Pregnancy books: I just loved Girlfriend's Guide to Pregnancy. It was a fun, easy read that really covered the down and dirty stuff with a sense of humor. One criticism that I've read about it is that the author is too open to C-sections and pain meds. That's her choice, but I didn't feel like it took anything away from the book. I like that she is completely non-judgemental, even I don't agree with some of her choices. I've heard scary things about the What to Expect books so I skipped them. I really don't want to read about infinitesimal things that can go horribly wrong unless I'm actually at risk. I'm usually in favor of over-education, but when it comes to some stuff, knowing too much will just keep you up at night. I have enough that already does that. I also checked out a book on home births from the library that I enjoyed, but it was British and not terribly applicable. Do go to the library, you don't need to buy a bunch of pregnancy books and sometimes they also have them in the charity sales (my GGTP was $.25).

Labor books: Bradley method. These were the only ones I read (and honestly, I didn't read them all the way through). Natural Birth the Bradley Way by Susan McCutcheon-Rosegg, Erick Ingraham, and Robert A. Bradley and Husband-Coached Childbirth by Robert A. Bradley, Marjie Hathaway, Jay Hathaway, and James Hathaway plus the workbook that comes with the course (actually, the books do, too, so if you're going to sign up for the class, you don't need to buy them separately). The second one should be read by your partner, too.

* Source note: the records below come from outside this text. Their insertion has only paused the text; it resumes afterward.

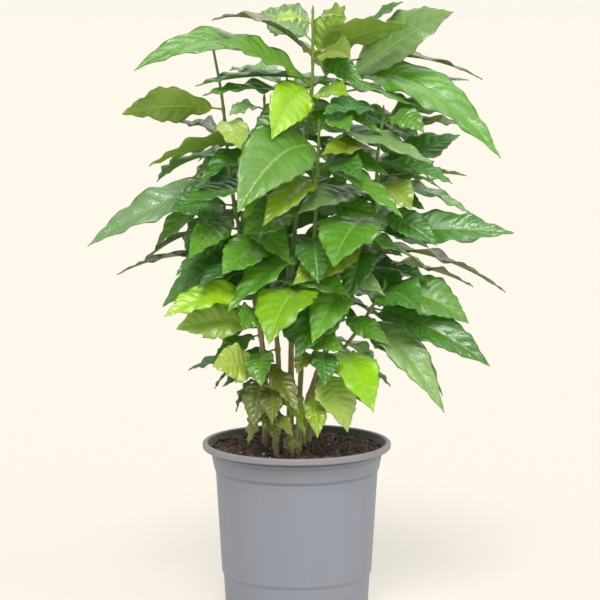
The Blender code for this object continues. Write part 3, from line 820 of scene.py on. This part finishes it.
def build_foliage(materials):
    """One piece for each stem: its axis, its blades and their ribs."""
    leaves = place_leaves()
    flat = flat_blade()
    pieces = []
    for name in STEMS:
        own = [leaf for leaf in leaves if leaf["stem"] == name]
        parts = [fine_stem(name, own)]
        parts[0].data.materials.append(materials["leaf_top"])
        parts[0].data.materials.append(materials["leaf_under"])
        parts[0].data.materials.append(materials["stalk"])
        parts[0].data.materials.append(materials["bark"])
        for face in parts[0].data.polygons:
            face.material_index = 3
        for leaf in own:
            blade = bend_blade(leaf, flat)
            blade.data.materials.append(materials["leaf_top"])
            blade.data.materials.append(materials["leaf_under"])
            rib = leaf_rib(leaf)
            rib.data.materials.append(materials["stalk"])
            for face in rib.data.polygons:
                face.use_smooth = True
            parts += [blade, rib]
        if name == CLUMP_STEM:
            parts += root_clump(materials["stalk"])
        piece = join("leafy_" + name, parts, materials)
        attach(piece, "root")
        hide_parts(name)
        pieces.append(piece)
    bpy.data.objects.remove(flat, do_unlink=True)
    return pieces


# The pot

def wall_radius(height):
    """Outer radius of the tapered wall, which steps in a little below the collar and above the foot."""
    under_lip = RIM_RADIUS - LIP_REACH
    at_collar = under_lip - COLLAR_TAPER
    if height >= COLLAR_FOOT:
        return at_collar + COLLAR_TAPER * (height - COLLAR_FOOT) / (POT_HEIGHT - COLLAR_FOOT)
    foot = BASE_RADIUS + STEP_IN * len(STEP_HEIGHTS)
    steps = sum(1 for step in STEP_HEIGHTS if height < step)
    return foot + (at_collar - foot) * height / COLLAR_FOOT - STEP_IN * steps


def pot_profile():
    """Outline of the pot from near the middle of its underside, up the outside and down the inside."""
    floor = FOOT_HEIGHT + WALL
    outer = [(HUB_RADIUS, 0), (HUB_RADIUS + 2, FOOT_HEIGHT)]
    outer += [(BASE_RADIUS - FOOT_WIDTH, FOOT_HEIGHT), (BASE_RADIUS - FOOT_WIDTH + 1, 0)]
    outer += [(BASE_RADIUS - CORNER, 0), (wall_radius(CORNER), CORNER)]
    for step in reversed(STEP_HEIGHTS):
        outer += [(wall_radius(step - STEP_SLOPE), step - STEP_SLOPE), (wall_radius(step), step)]
    under = POT_HEIGHT - LIP_DEPTH
    outer += [(wall_radius(under), under), (RIM_RADIUS - CORNER, under), (RIM_RADIUS, under + CORNER)]
    outer += [(RIM_RADIUS, POT_HEIGHT - CORNER), (RIM_RADIUS - CORNER, POT_HEIGHT)]
    mouth = RIM_RADIUS - LIP_WIDTH
    outer += [(mouth + CORNER, POT_HEIGHT), (mouth, POT_HEIGHT - CORNER), (wall_radius(under) - WALL, under)]
    for step in STEP_HEIGHTS:
        outer += [(wall_radius(step - STEP_SLOPE) - WALL, step - STEP_SLOPE)]
    outer += [(wall_radius(floor) - WALL - 1, floor), (HUB_RADIUS, floor)]
    return outer


def turn_by_rings(name, profile, sides):
    """A closed turned solid: a circle extruded ring by ring, with both ends filled."""
    bpy.ops.object.select_all(action="DESELECT")
    radius, height = profile[0]
    bpy.ops.mesh.primitive_circle_add(vertices=sides, radius=radius * MM, fill_type="NGON")
    item = bpy.context.object
    item.name = name
    bpy.ops.object.mode_set(mode="EDIT")
    bpy.ops.mesh.select_all(action="SELECT")
    bpy.ops.transform.translate(value=(0, 0, height * MM))
    for wide, tall in profile[1:]:
        bpy.ops.mesh.extrude_region_move(TRANSFORM_OT_translate={"value": (0, 0, (tall - height) * MM)})
        grow = wide / radius
        bpy.ops.transform.resize(value=(grow, grow, 1), center_override=(0, 0, 0))
        radius, height = wide, tall
    bpy.ops.mesh.select_all(action="SELECT")
    bpy.ops.mesh.normals_make_consistent(inside=False)
    bpy.ops.object.mode_set(mode="OBJECT")
    return item


def cut_away(item, cutters):
    """Cuts closed solids out of an object."""
    for cutter in cutters:
        cut = item.modifiers.new("cut", "BOOLEAN")
        cut.operation = "DIFFERENCE"
        cut.solver = "EXACT"
        cut.object = cutter
        apply_modifier(item, cut)
        bpy.data.objects.remove(cutter, do_unlink=True)


def foot_cutters():
    """The drain notches in the foot, and the holes in the floor, as one block and one peg each."""
    cutters = []
    for k in range(NOTCH_COUNT):
        turn = 2 * math.pi * (k + 0.5) / NOTCH_COUNT
        middle = BASE_RADIUS - FOOT_WIDTH / 2 + 1.5
        bpy.ops.mesh.primitive_cube_add(size=1, location=(0, 0, 0))
        block = bpy.context.object
        size = Matrix.Diagonal((FOOT_WIDTH + 9, NOTCH_WIDTH, FOOT_HEIGHT + 1, 1))
        shift = Matrix.Translation((middle, 0, (FOOT_HEIGHT - 3) / 2))
        block.data.transform(Matrix.Scale(MM, 4) @ Matrix.Rotation(turn, 4, "Z") @ shift @ size)
        cutters.append(block)
    reach = (HUB_RADIUS + BASE_RADIUS - FOOT_WIDTH) / 2 * MM
    for k in range(DRAIN_COUNT):
        angle = 2 * math.pi * k / DRAIN_COUNT
        place = (reach * math.cos(angle), reach * math.sin(angle), (FOOT_HEIGHT + 1) * MM)
        bpy.ops.mesh.primitive_cylinder_add(vertices=24, radius=DRAIN_RADIUS * MM, depth=8 * MM, location=place)
        cutters.append(bpy.context.object)
    return cutters


def build_pot(material):
    """The turned pot, notched and drained, with its edges softened."""
    pot = turn_by_rings("pot_shell", pot_profile(), POT_SIDES)
    cut_away(pot, foot_cutters())
    soften = pot.modifiers.new("soften", "BEVEL")
    soften.width = POT_EDGE * MM
    soften.segments = 2
    soften.limit_method = "ANGLE"
    soften.angle_limit = math.radians(25)
    apply_modifier(pot, soften)
    smooth(pot, 12)
    pot.data.materials.clear()
    pot.data.materials.append(material)
    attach(pot, "root")
    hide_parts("pot")
    return pot


# The soil

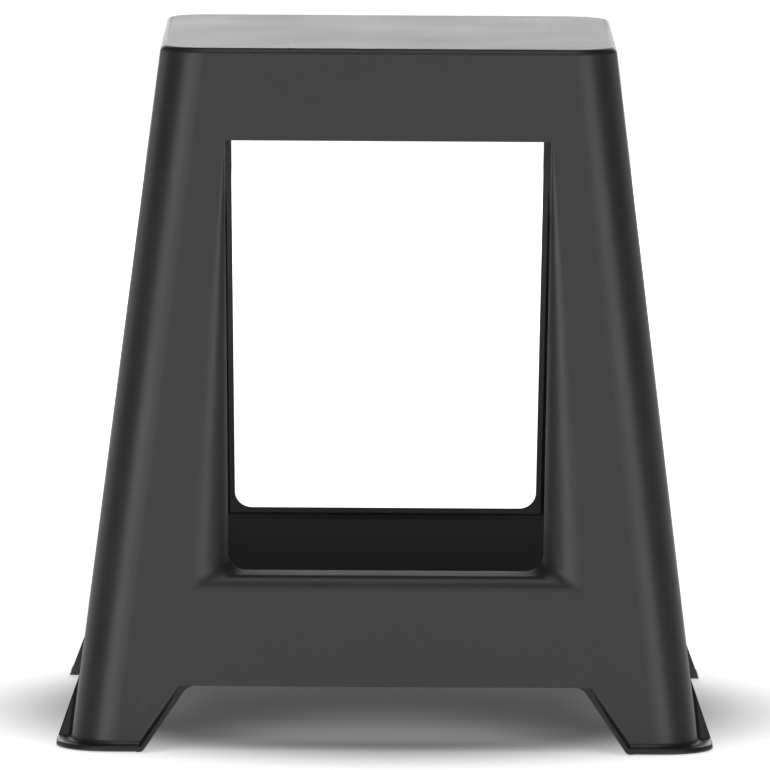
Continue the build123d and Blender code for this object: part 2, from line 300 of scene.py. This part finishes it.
# %% [markdown]
# ## Glide rubber
#
# The glides are a soft thermoplastic rubber that grips the floor. It is duller
# than the stool, slightly grey where it is scuffed, and its grain is coarser.
# It only shows at the floor and from below, but it is finished like the rest.

# %% Glide rubber
glide_rubber, tree, shader = principled("glide_rubber")
surface = use_group(tree, grain, Size=0.0009)
worn = use_group(tree, edges, Radius=0.0005)
colour = blend(tree, surface["Cloud"], (0.016, 0.016, 0.016, 1), (0.026, 0.025, 0.024, 1))
colour = blend(tree, worn["Mask"], colour, (0.05, 0.048, 0.046, 1))
tree.links.new(colour, shader.inputs["Base Color"])
rough = formula(tree, "MULTIPLY_ADD", surface["Cloud"], 0.15, 0.62)
tree.links.new(rough, shader.inputs["Roughness"])
rubber_grain_height = 0.00003
relief = formula(tree, "MULTIPLY", surface["Height"], rubber_grain_height)
bump = add_node(tree, "ShaderNodeBump", {}, Height=relief, Normal=worn["Normal"], Strength=1.0, Distance=1.0)
tree.links.new(bump.outputs[0], shader.inputs["Normal"])
shader.inputs["IOR"].default_value = 1.48
print("glide rubber:", len(tree.nodes), "nodes")

# %% Put the materials on
for name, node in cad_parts.items():
    finish = glide_rubber if name.startswith("glide") else black_plastic
    if not node.data.materials:
        node.data.materials.append(finish)
    for slot in range(len(node.data.materials)):
        node.data.materials[slot] = finish
    print(f"{name}: {finish.name}")

# %% [markdown]
# ## Floor
#
# A white sweep, as in a photographer's studio: one disc so wide that every
# camera looking down sees nothing else. Such a sweep is lit by its own lamps
# behind the object until it is plain white. Here the floor glows by itself,
# except below the stool, so that it doesn't light the hollow of the stool.

# %% Floor
floor_radius = 30.0
rim_points = 96
turns = [2 * pi * index / rim_points for index in range(rim_points)]
rim = [(floor_radius * cos(turn), floor_radius * sin(turn), 0.0) for turn in turns]
mesh = bpy.data.meshes.new("floor")
mesh.from_pydata(rim, [], [range(rim_points)])
floor = bpy.data.objects.new("floor", mesh)
bpy.context.scene.collection.objects.link(floor)

floor_white, tree, shader = principled("white_sweep")
place = tree.nodes.new("ShaderNodeTexCoord").outputs["Object"]
fibres = add_node(tree, "ShaderNodeTexNoise", {}, Vector=place, Scale=240.0, Detail=3.0)
white = blend(tree, fibres.outputs["Fac"], (0.84, 0.84, 0.84, 1), (0.88, 0.88, 0.88, 1))
tree.links.new(white, shader.inputs["Base Color"])
# The glow is full behind the stool, a fifth weaker in front, and gone below it.
to_rear = add_node(tree, "ShaderNodeSeparateXYZ", {}, Vector=place).outputs[1]
from_middle = add_node(tree, "ShaderNodeVectorMath", {"operation": "LENGTH"}, i0=place).outputs["Value"]
behind = ramp(tree, to_rear, 0.15, 1.4, 0.8, 1.0)
around = ramp(tree, from_middle, 0.16, 0.32)
tree.links.new(formula(tree, "MULTIPLY", behind, around), shader.inputs["Emission Strength"])
shader.inputs["Emission Color"].default_value = (1, 1, 1, 1)
shader.inputs["Roughness"].default_value = 0.9
shader.inputs["Specular IOR Level"].default_value = 0.0
mesh.materials.append(floor_white)

# %% [markdown]
# ## Light
#
# Black plastic shows the room more than its own colour, so the lamps are placed
# by what they draw on the stool. Two boxes, one each side of the camera, put the
# soft bright line along each rounded corner, and weaker ones between them light
# the walls. The sides of the room stay dark, and that is the dark band outside
# each line. A box overhead lights the ledges and the tops of the feet. Boxes
# behind the stool make the thin bright rims, and a low wide one is what the seat
# reflects. A box is described by its azimuth (0 is in front, towards +X), its
# elevation, its size in metres, and its radiance.

# %% Light
scene = bpy.context.scene
middle = Vector((0, 0, 0.22))
lamp_distance = 4.0
boxes = {
    "left_box": (-34, 9, (1.8, 1.25), 5.0),
    "right_box": (34, 9, (1.8, 1.25), 4.3),
    "left_fill": (-15, 9, (0.85, 1.25), 2.1),
    "right_fill": (15, 9, (0.85, 1.25), 1.75),
    "front_fill": (0, 9, (1.25, 1.25), 0.93),
    "front_high_box": (0, 58, (2.7, 1.9), 0.85),
    "top_box": (0, 80, (1.1, 1.1), 4.7),
    "left_rear_box": (-122, 9, (1.7, 1.25), 0.76),
    "right_rear_box": (122, 9, (1.7, 1.25), 0.4),
    "rear_low_box": (180, 9, (3.3, 1.0), 3.8),
    "rear_high_box": (180, 27, (3.6, 1.5), 0.74),
}
for name, (azimuth, elevation, size, radiance) in boxes.items():
    turn, rise = radians(azimuth), radians(elevation)
    toward = Vector((sin(turn) * cos(rise), -cos(turn) * cos(rise), sin(rise)))
    lamp = bpy.data.lights.new(name, "AREA")
    lamp.shape = "RECTANGLE"
    lamp.size, lamp.size_y = size
    lamp.energy = radiance * pi * size[0] * size[1]
    holder = bpy.data.objects.new(name, lamp)
    scene.collection.objects.link(holder)
    holder.location = middle + toward * lamp_distance
    holder.rotation_euler = (-toward).to_track_quat("-Z", "Y").to_euler()
    holder.visible_camera = False

world = bpy.data.worlds.new("studio")
world.use_nodes = True
room = world.node_tree.nodes["Background"]
room.inputs["Color"].default_value = (1, 1, 1, 1)
room.inputs["Strength"].default_value = 0.05
scene.world = world
scene.view_settings.view_transform = "Standard"
print(len(boxes), "softboxes")

# %% [markdown]
# ## Camera
#
# A long lens far away, almost square to the front wall and a little above the
# seat, so the seat shows as a thin band and opposite edges look parallel.

# %% Camera
lens = bpy.data.cameras.new("camera")
lens.lens = 529.6
lens.sensor_width = 36.0
lens.clip_end = 100.0
camera = bpy.data.objects.new("camera", lens)
scene.collection.objects.link(camera)
standpoint = (-0.0100, -7.4316, 1.0190)
pan, look_down, roll = -0.00122, 0.1076, 0.0060
camera.matrix_world = (
    Matrix.Translation(standpoint)
    @ Matrix.Rotation(pan, 4, "Z")
    @ Matrix.Rotation(pi / 2 - look_down, 4, "X")
    @ Matrix.Rotation(roll, 4, "Z")
)
scene.camera = camera
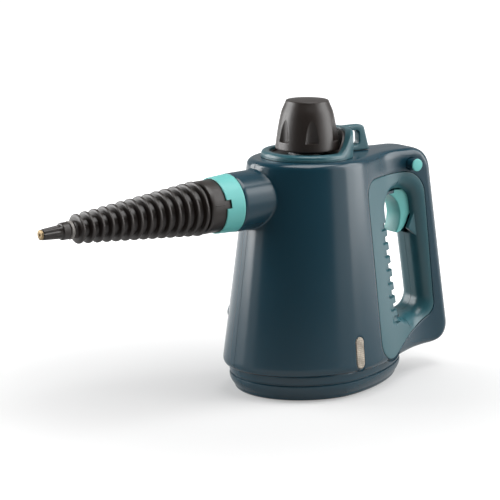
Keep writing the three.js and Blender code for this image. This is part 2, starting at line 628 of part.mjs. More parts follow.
// Base plate, pads and screws
const plateTop = foot.lowZ + base.plate;
const plateInset = foot.lowRound + foot.draft + wall + gap;
let plate = solid(loft([footPlan(foot.lowZ, plateInset), footPlan(plateTop, plateInset)]));
const posts = [];
const postRing = heater.ringRadius - heater.tube - base.postGap - base.post;
for (let i = 0; i < base.posts; i += 1) {
  const angle = (2 * Math.PI * i) / base.posts;
  posts.push(solid(cylinder(base.post, plateTop - gap, tank.lowZ - gap, 16)
    .translate(postRing * Math.cos(angle), postRing * Math.sin(angle), 0)));
}
plate = join(plate, ...posts);
const padPoints = pad.angleShares.map((share) => footPoint(share, pad.inset));
const padSpaces = padPoints.map(([x, y]) =>
  solid(cylinder(pad.radius + gap, 0, foot.lowZ + base.recess, 16).translate(x, y, 0)));
const headSpaces = baseScrewPoints().map(([x, y]) =>
  solid(cylinder(screw.well, 0, foot.lowZ + screw.headThick + gap, 10).translate(x, y, 0)));
add('base_plate', cut(plate, ...padSpaces, ...headSpaces, ...baseHoles), warmBlack);
padPoints.forEach(([x, y], i) => {
  const body = cylinder(pad.radius, 0, foot.lowZ + base.recess - gap, 16);
  add(`foot_pad_${i + 1}`, solid(body.translate(x, y, 0)), rubber);
});

// A pan head screw about Z with its head down at low.
function screwBody(low, length) {
  const head = low + screw.headThick;
  return turned([
    [0, low], [screw.head * screw.crownShare, low], [screw.head, low + screw.headThick / 2],
    [screw.head, head],
    [screw.radius, head], [screw.radius, low + length - screw.radius], [0, low + length],
  ], 8);
}
baseScrewPoints().forEach(([x, y], i) => {
  add(`base_screw_${i + 1}`, solid(screwBody(foot.lowZ, screw.baseLong).translate(x, y, 0)), steel);
});
screwPlaces.forEach(({ x, z }, i) => {
  const length = screw.headY + screw.headThick - screw.tipY - gap;
  const body = screwBody(-screw.headY - screw.headThick, length).rotateX(Math.PI / 2);
  add(`casing_screw_${i + 1}`, solid(body.translate(x, 0, z)), steel);
});

// Boiler
const tankSides = 24;
function vessel(inset, top, neck) {
  const radius = tank.radius - inset;
  const round = tank.round - inset;
  const points = [[0, tank.lowZ + inset]];
  for (let i = 0; i <= 3; i += 1) {
    const angle = (i * Math.PI) / 6;
    points.push([radius - round + round * Math.sin(angle), tank.lowZ + inset + round * (1 - Math.cos(angle))]);
  }
  for (let i = 3; i >= 0; i -= 1) {
    const angle = (i * Math.PI) / 6;
    points.push([radius - round + round * Math.sin(angle), tank.topZ - inset - round * (1 - Math.cos(angle))]);
  }
  points.push([neck, tank.topZ - inset], [neck, top], [0, top]);
  return solid(turned(points, tankSides));
}
add('boiler_tank', cut(vessel(0, tank.neckTop, tank.neckRadius), vessel(tank.skin, tank.neckTop + over,
  tank.neckBore)), castAluminium);
const heaterZ = tank.lowZ - gap - heater.tube;
const coil = [];
for (let i = 0; i < 8; i += 1) {
  const angle = (i * Math.PI) / 4;
  coil.push([heater.ringRadius + heater.tube * Math.sin(angle), heaterZ - heater.tube * Math.cos(angle)]);
}
add('heater_element', solid(turned(coil, 24)), steel);
add('thermostat', solid(cylinder(thermostat.radius, tank.topZ + gap, tank.topZ + gap + thermostat.height, 20)
  .translate(-tank.neckRadius - thermostat.fromNeck - thermostat.radius, 0, 0)), warmBlack);
add('thermal_fuse', solid(cylinder(fuse.radius, tank.topZ + gap, tank.topZ + gap + fuse.height, 12)
  .translate(0, -tank.neckRadius - fuse.fromNeck - fuse.radius, 0)), whiteInsulator);
add('terminal_block', solid(box(block.x - block.long / 2, block.x + block.long / 2, -block.half, block.half,
  plateTop + gap, plateTop + block.tall)), whiteInsulator);

// Steam valve, plunger and pipe
let valveBody = join(
  solid(alongX(cylinder(valve.radius, valve.frontX, valve.rearX, 20)).translate(0, 0, valve.z)),
  solid(cylinder(valve.pillar, tank.topZ + gap, valve.z, 16).translate(valve.pillarX, 0, 0)));
valveBody = cut(valveBody,
  solid(alongX(cylinder(valve.bore, valve.boreFront, valve.rearX + over, 16)).translate(0, 0, valve.z)));
add('steam_valve', valveBody, brass);
add('valve_plunger', solid(alongX(cylinder(plunger.radius, plunger.frontX, plunger.rearX, 16))
  .translate(0, 0, valve.z)), steel);
add('valve_spring', solid(helix(plunger.radius - wire, 4, valve.boreFront + wire + gap,
  plunger.frontX - wire - gap, (x, y, z) => new THREE.Vector3(x, y, valve.z + z))), steel);

const spigotFrame = (x, y, d) => new THREE.Vector3(x, y, d).applyMatrix4(nozzleFrame);
add('steam_spigot', cut(
  join(solid(onNozzle(cylinder(spigot.radius, -spigot.back, spigot.front, 12))),
    solid(onNozzle(cylinder(barrel.stubBore - gap, spigot.flangeBack, spigot.flangeFront)))),
  solid(onNozzle(cylinder(spigot.bore, -spigot.back - over, spigot.front + over, 8))),
), brass);
const pipeEnd = spigotFrame(0, 0, -spigot.back - gap);
const pipeRun = spigotFrame(0, 0, -spigot.back - gap - 2 * pipe.radius);
add('steam_pipe', solid(bent(pipe.radius, [
  new THREE.Vector3(valve.outletX, valve.radius + gap, valve.z),
  new THREE.Vector3(valve.outletX, (valve.radius + pipe.sideY) / 2, valve.z),
  new THREE.Vector3(valve.outletX - pipe.sideY / 3, pipe.sideY, valve.z),
  new THREE.Vector3(0, pipe.sideY, valve.z),
  new THREE.Vector3(pipeRun.x * pipe.bendXShare, pipe.sideY * pipe.bendYShare, (valve.z + pipeRun.z) / 2),
  pipeRun, pipeEnd,
], 20, 8)), brass);

// Nozzle
add('lock_ring', cut(
  solid(onNozzle(turned([[barrel.stubRadius + gap, gap], [ring.rearRadius, gap], [ring.frontRadius, ring.long],
    [ring.bore, ring.long], [ring.bore, ring.flange + gap],
    [barrel.stubRadius + gap, ring.flange + gap]], 36))),
  solid(onNozzle(sector(ring.bore - over, ring.rearRadius + over, ring.notchAngle - ring.notchHalf,
    ring.notchAngle + ring.notchHalf, ring.long - ring.notchDeep, ring.long + over))),
), turquoise);

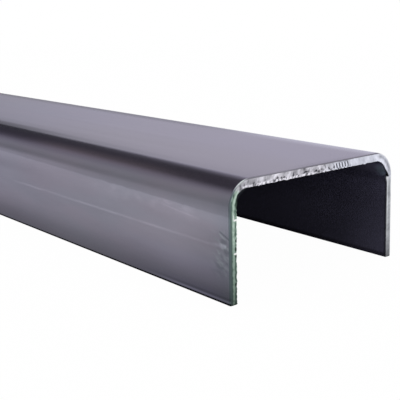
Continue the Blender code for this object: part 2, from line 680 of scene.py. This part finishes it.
def flangeShadeTone(at):
    tone = 1
    for stretch in millFinish["flangeShade"].values():
        tone = (1 - flangeShadePlace(at, stretch) * stretch["darker"]) * tone
    return tone


def toeTone(at):
    # painted shade along the toe, where it stands on the floor: a dark line and a dark slit edge, with a
    # thin lighter line between
    toe = millFinish["toe"]
    nearEnd = at.inFromPicture.fall(*toe["fades"]) * at.outside
    line = at.z.ridge(*toe["line"]) * nearEnd
    shade = at.z.ridge(*toe["shade"]) * nearEnd
    slitLow = at.outside.spread(toe["slitInside"][0], toe["slitOutside"][0])
    slitHigh = at.outside.spread(toe["slitInside"][1], toe["slitOutside"][1])
    slit = at.z.fall(slitLow, slitHigh) * at.outside.spread(*toe["slitDark"])
    return (1 + line * toe["lineLight"]) * (1 - shade * toe["shadeDark"]) * (1 - slit)


def webTone(at):
    # painted shade far along its right side, and in a line by the cut
    web = millFinish["webTone"]
    far = at.x.rise(*web["farFrom"]) * at.inFromPicture.rise(*web["farRun"]) * at.web
    byCut = at.inFromPicture.fall(*web["endTo"]) * at.x.span(*web["endAcross"])
    byCut = byCut * at.z.rise(*web["endAbove"])
    return (1 - far * web["farDark"]) * (1 - byCut * web["endDark"])


def troughTone(at, paleSpot):
    # painted shade right at the end, painted light from the open end behind it, painted shade again deep
    # inside, and lighter at the pale spot
    trough = millFinish["trough"]
    dark = at.inFromEnd.fall(*trough["darkTo"]) * at.inside
    light = at.inFromEnd.fall(*trough["lightTo"]) * at.inside * at.x.rise(*trough["lightFlange"])
    deep = at.inFromEnd.rise(*trough["deepFrom"]) * at.inside
    tone = (1 - dark * trough["dark"]) * (1 + light * trough["light"]) * (1 - deep * trough["deepDark"])
    return tone * (1 + paleSpot * trough["paleSpotLight"])


def sheenColour(at):
    # warmer and cooler drifts, purple in the bends, a warm tint on the painted highlight low in the bend,
    # and painted shade, darker and bluer, low down and by the end
    finish = millFinish
    web = finish["webTone"]
    drift = grain(at.place, stretch=(1.0, 0.22, 1.0), size=75.0, detail=3.0, shift=(4.0, 0.0, 0.0))
    sheen = drift.rise(*finish["drifts"]).mix(finish["warm"], finish["cool"])
    webSheen = at.x.rise(*web["driftRight"]).mix(finish["web"], finish["webRight"])
    sheen = (at.along.fall(*web["upTo"]) * at.inFromPicture.fall(*web["fades"])).mix(sheen, webSheen)
    sheen = at.along.ridge(*finish["bends"]["purple"]).mix(sheen, finish["bend"])
    # the painted highlight low in the bend is tinted warm
    sheen = at.lowerRub.mix(sheen, finish["bendHighlightWarm"])
    low, foot = finish["flangeShade"]["low"], finish["flangeShade"]["foot"]
    bluer = (flangeShadePlace(at, low) * low["bluer"]).atLeast(flangeShadePlace(at, foot) * foot["bluer"])
    sheen = bluer.mix(sheen, finish["shadeBlue"])
    # painted shade by the end
    endShade = finish["endShade"]
    byEnd = at.inFromPicture.fall(0, endShade["reach"]) * at.flange * endShade["strength"]
    sheen = byEnd.mix(sheen, finish["end"])
    # a painted reflection, paler along the far bend
    paleRimReflection = at.x.rise(*web["paleRimFrom"]) * at.inFromPicture.fall(*web["paleRimFades"]) * at.web
    return paleRimReflection.mix(sheen, finish["farRimReflection"])


def markEnd(at, colour):
    # rubbed and stained strokes, a gouge and a dark arc over it
    finish = millFinish
    strokes = finish["strokes"]
    rubbedAndHighlight = grain(at.place, stretch=(1.0, 1.0, 0.45), size=520.0, detail=3.0, turn=1.12)
    stained = grain(at.place, stretch=(1.0, 1.0, 0.45), size=480.0, detail=3.0,
                    shift=(0.0, 2.0, 5.0), turn=1.15)
    marked = at.inFromPicture.fall(*strokes["to"]) * at.nearFlange * at.z.span(*strokes["heights"])
    marked = marked * strokes["strength"]
    colour = (rubbedAndHighlight.rise(*strokes["patchEdge"]) * marked).mix(colour, finish["rubbedAndHighlight"])
    colour = (stained.rise(*strokes["patchEdge"]) * marked).mix(colour, finish["stained"])

    gouge = at.z - at.inFromPicture * strokes["gougeSlope"]
    gouge = gouge.ridge(strokes["gougeHeight"], strokes["gougeWidth"])
    gouge = gouge * at.inFromPicture.span(*strokes["gougeReach"]) * at.nearFlange
    colour = (gouge * strokes["gouge"]).mix(colour, finish["rubbedAndHighlight"])
    arc = at.z - at.inFromPicture * strokes["arcSlope"]
    arc = arc.ridge(strokes["arcHeight"], strokes["arcWidth"]) * at.inFromPicture.fall(*strokes["arcTo"])
    blot = spot(at.inFromPicture, at.z, strokes["blotPlace"], strokes["blotReach"], core=0.0)
    dark = (arc * strokes["arc"]).atLeast(blot * strokes["blot"]) * at.nearFlange
    return dark.mix(colour, finish["stained"])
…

Postpartum: The Womanly Art of Breastfeeding by La Leche League International. Please read this before giving birth. The only thing I didn't like about the book is that it makes everything seem so easy when it isn't necessarily. There is NOTHING wrong with you if you have problems with breastfeeding! But there are tons of great tips and advice and overall it's a great resource to have.

Baby Books: the two books I liked the best are
The Baby Whisperer Solves all of Your Problems by Tracy Hogg and Melinda Blau and The Baby Book by Dr. William Sears. The Baby Whisperer is fantastic in figuring out routines (like don't let your baby sleep for more than two hours at a time during the day, this revolutionized our lives) and how much food, sleep, etc. is needed at what age. She also doesn't like "Crying it Out" for getting a baby to sleep (which I am against) so more points for her. Dr. Sears is THE baby expert and also into attachment parenting, so I strongly identify with him and his ideas. There is also just a lot of basic information. The book is 600+ pages, so I still haven't gotten anywhere close to through with it, but it was also extremely helpful in figuring out why Baby is crying type questions.

My husband read Happiest Baby on the Block and Happiest Toddler on the Block by Harvey Karp which were also lifesavers in getting Baby to sleep when he was teeny tiny. I haven't read them yet, but they're next on my list. The toddler one is working well for my husband communicating with our Terrible Toddler, which is why I need to read it soon!

I've read most of the Baby 411 and Toddler 411 books by Denise Fields and Ari Brown, M.D. but I'm not a huge fan. They're great for straight information on a lot of stuff, but I don't agree with the child-rearing advice. So I suppose useful for when you don't want to slog through the encyclopedia that is Dr. Brown. She also wrote the Baby Bargains book which is mainly useful if you're tempted to buy a ton of baby stuff. I wasn't so it was more useful in explaining to Daddy why the toys he loved as a baby (bouncy seat, walker) are actually death traps that our children won't have.

For partner: Besides the Happiest books above, my husband really likes the series by Armin A. Brott and Jennifer Ash, The Expectant Father, the New Father, and Fathering your Toddler.

There are hundreds of books out there to peruse. These are merely the ones that I've found or have been recommended to me that I thought were helpful, I hope that they're helpful to you, too.